-- Begin --
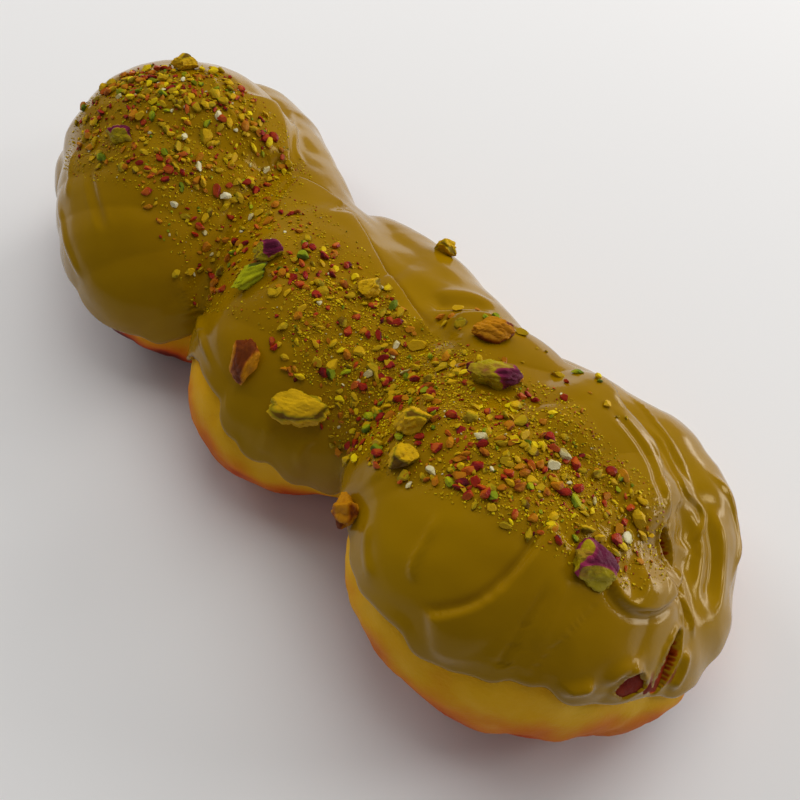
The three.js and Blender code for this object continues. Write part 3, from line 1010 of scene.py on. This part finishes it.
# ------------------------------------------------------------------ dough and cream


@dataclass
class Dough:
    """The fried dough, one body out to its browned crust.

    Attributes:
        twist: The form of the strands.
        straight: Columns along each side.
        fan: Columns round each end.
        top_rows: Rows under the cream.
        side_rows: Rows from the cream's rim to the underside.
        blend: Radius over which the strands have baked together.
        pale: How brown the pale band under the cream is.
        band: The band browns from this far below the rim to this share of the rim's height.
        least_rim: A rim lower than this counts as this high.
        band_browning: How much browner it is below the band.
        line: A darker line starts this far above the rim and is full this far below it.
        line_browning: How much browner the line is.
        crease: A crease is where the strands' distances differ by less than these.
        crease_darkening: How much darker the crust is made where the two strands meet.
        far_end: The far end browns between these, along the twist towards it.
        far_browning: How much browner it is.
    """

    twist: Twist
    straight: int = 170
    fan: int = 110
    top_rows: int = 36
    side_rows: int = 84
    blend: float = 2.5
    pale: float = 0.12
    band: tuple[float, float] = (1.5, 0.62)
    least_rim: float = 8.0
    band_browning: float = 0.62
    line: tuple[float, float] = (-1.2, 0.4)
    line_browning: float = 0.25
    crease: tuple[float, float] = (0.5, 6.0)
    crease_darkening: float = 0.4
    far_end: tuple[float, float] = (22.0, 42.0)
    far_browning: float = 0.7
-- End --
**Objective:**
Only the lines from the start of the data to the line holding "its browned crust." are wanted; return them exactly, both ends included.

**Answer for the task:**
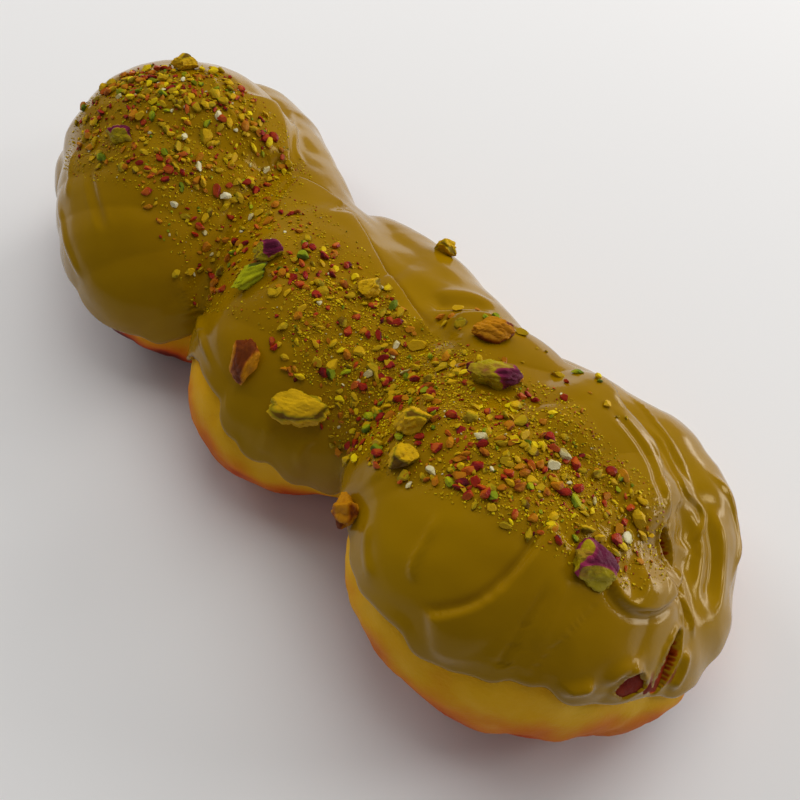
The three.js and Blender code for this object continues. Write part 3, from line 1010 of scene.py on. This part finishes it.
# ------------------------------------------------------------------ dough and cream


@dataclass
class Dough:
    """The fried dough, one body out to its browned crust.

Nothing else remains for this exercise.